これも何度もトライしてみたが、結局、1点Aに昇る前のProのFisだったか?この響きを決めることだけに集中というところで手を打った。
そのために、この高音に昇るフレーズだけ、全体にRiをかけて、テヌート気味に歌うことにした。
それでよい表現ではあるのだが。
本当に発声の面で、声を軽く扱えれば、むしろ逆にテンポを増したまま、一気に上って成功できるのが一番良いのであるが。

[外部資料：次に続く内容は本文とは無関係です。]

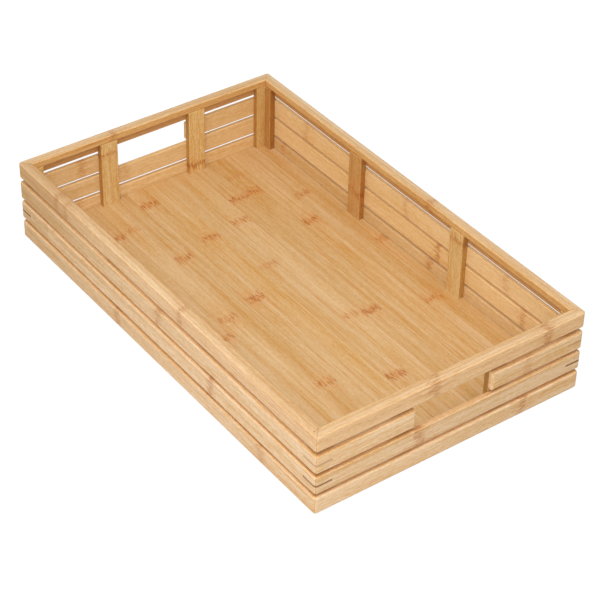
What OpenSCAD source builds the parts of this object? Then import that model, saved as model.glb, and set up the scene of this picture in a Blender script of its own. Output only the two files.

次回、通して成功すれば、あまり深追いせずに良しとして本番に臨んで欲しい。

KH

彼女も伴奏合わせとなった。
発声は、声を暖める程度。

ドナウディのO del mio amato benから。全体に危なげない歌だが、どうも今ひとつか弱い印象。
声の力強さ、それは呼気の力が何か満ち足りない印象である。
それで、少しブレスを意識して呼気をしっかり出すように促してみた。

高音に向かうほど胸を開く、あるいは背中を開くようにする。
そのための、ブレスの仕方である。
ブレスは単に息を入れることだけではなく、身体を使って声を出せるための、準備でもある。

これをちょっと練習してみたのだが、これだけで声量が1,5倍くらいになった。
効果てき面、というか、元々無理が無さ過ぎたのであろう。やはり積極的に歌うべきである。

2曲目のイタリア歌曲からDormi bella
こちらは、響きがややこもるので、鼻腔に抜けるように指摘。
これも、それだけで、かなり良くなるのだが、しばらくすると元に戻る。
ちょっとした意識で改善するし、改善するとかなり良いので、注意してみると良いだろう。

最後にニュー・シネマ・パラダイスのSeを。
これもどちらかといえば、ドナウディに似た声のテーマがある。
すなわち、もう少し舞台的な歌の表現を、、ということ。
平たく言えば歌い回しをもう少し大きく、あるいはこれを大げさと捉えても良いくらいである。
言い方を変えれば、歌詞の語り口をお客さんが判るように、という具合である。

AC

発声はおおよそ2オクターブ、充分にしたつもり。
このところの曲は高音をあまり出さないので、高音を忘れないように。

このところ皆さんに勧めているが、彼女も積極的に身体を使って歌うことを教えた。
見ていると、良く見れば力みがないが、それが悪い意味で何もしないで声を出している、という面があるか?

身体は歌の情感から自然に使って歌うようになる、と思っていたがどうだろう?
基本的なところで、実はもっと声を使う意識が必要だ、というベースラインをもう少しあげた方が良いのだろうか?
なかなか迷うし、難しい、と感じる。

今日はAu cimetiereと5VeniseからMandoline,En sourdine,C’est l’extaseの4曲を練習した。
恐らくAu cimetiereが一番難しそうである。

何が難しいか?というと、平らに歌いだす出だしのモチーフ、ここではピッタリ決まった音程感、そして密度のある声の響き。
それらがバランスが取れていること。そしてプラスして長いフレーズを一息で歌うブレス、である。
ブレスは、結局中間部の最高に盛り上がるフレーズでも必要になってくるのである。
この高音の長いフレーズは、相当ブレスをしっかりすることと、身体を使って声を伸ばすことが要求される。
一番難しいということは、一番練習して欲しい曲である。

5Veniseの3曲は、実は結構安定して歌えている。
Mandoline,En sourdine,C’est l’extase
3曲のうち、どれが良いか?といえば、3曲目のC’est l’extaseであろうか。
どれも平均点取れている。
出来れば、声質にもう少しこだわりたいところである。